The Lower Your Costs, the More You Keep

Let me throw some controversy into your world today.

When I speak to groups about innovation in legal services the topic that always hits a raw nerve is the subject of office space. Next to personnel costs, office space is one of the largest fixed costs of any business, including law firms. However, much like the weather, every lawyer talks about it, but no one does anything about it.

It is a space planning rule of thumb that law firms need between 600 – 1,000 square feet of space per lawyer. Think of the savings if that number could be reduced to 400 or even 300 square feet per lawyer!

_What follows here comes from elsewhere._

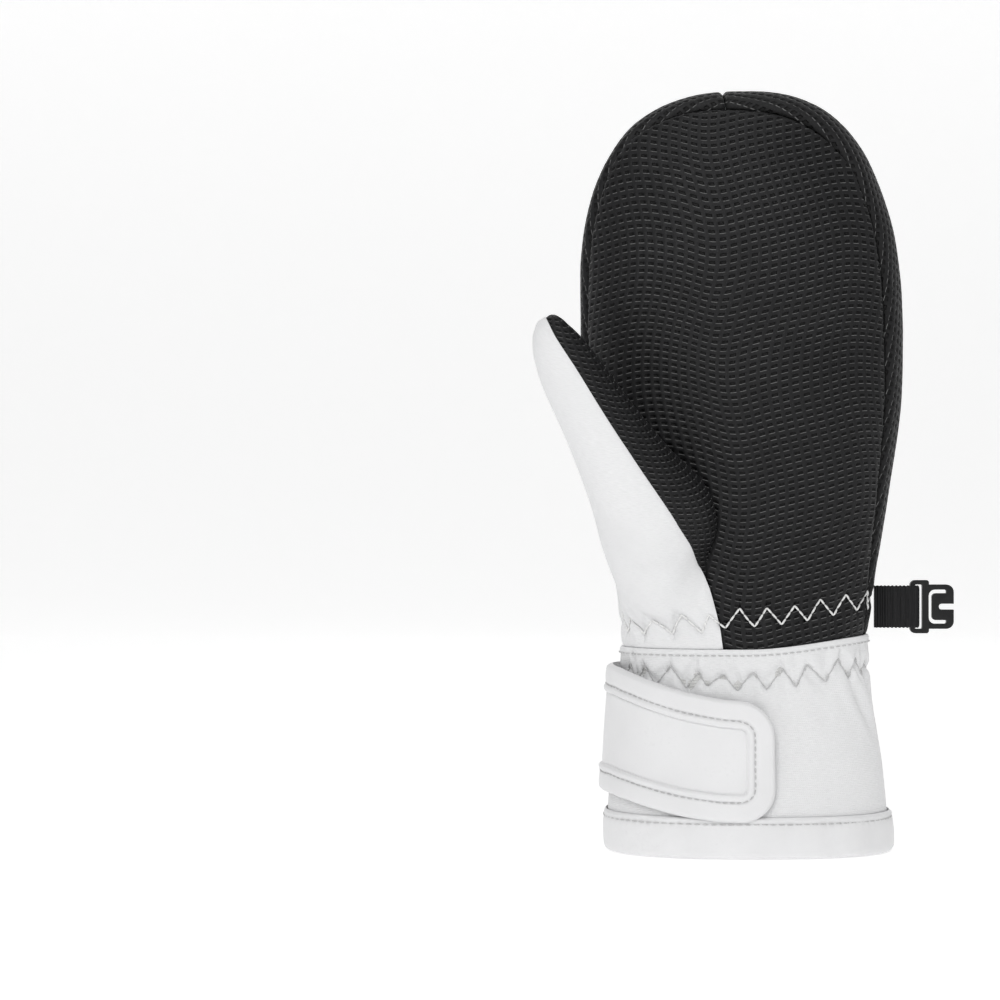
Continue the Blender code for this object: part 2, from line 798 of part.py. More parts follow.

Many businesses have seen the opportunity to reduce costs by moving to an open concept office without offices – with employees working in stylized pods. The result is a much smaller footprint (which dramatically reduces costs), better air circulation, better temperature control and more natural light for all. Having personal experience in open concept offices where everyone from the president on down (including the legal teams) had a pod, not an office, I can attest to the fact that private offices are surprisingly unnecessary.

Lawyers however, immediately dismiss this concept out of hand. Lawyers, I am told, need offices to hold meetings and have private conversations to protect client confidentiality.

BUNK!

I challenge everyone to record the number of highly confidential professional (not personal) phone calls they take each week that require a cone of silence. You will find that these calls are few and far between.

Then record the number of ultra, double secret professional (not personal) meetings you hold in your office each week – it will also a miniscule number.

More importantly, consider that you are already in a law office and that the entire office is subject to confidentially obligations, not just your private office domain.

Then of course, there is the noise factor.

Lawyers, I am told, speak very loudly on the phone so they need an office.

Apparently this is a medical condition that cannot be cured and must be accommodated by surrounding the lawyer with not-so-thick walls which permit only her most immediate neighbours to listen in. Surely lawyers can be trained to speak using their “inside voices” so as to not disturb their neighbours? Would that not also encourage civility among the bar?

The private office within law firms has now reached the end of its natural life cycle. There is no longer any need for it, as meeting and privacy rooms can be created to accommodate the few times that absolute secrecy is required.

Marshall McLuhan said, “First we shape our tools then they shape us.” At one time (perhaps 50 or so years ago), private offices had relevance and importance because face-to-face client meetings at the law office were frequent. Those days are now long past. Yet that past has conditioned lawyers to believe that a private office is still a necessity as well as a sign of prestige, power and achievement that many are loathe to give up – even in the face of significant cost savings and better working conditions for all members of the firm.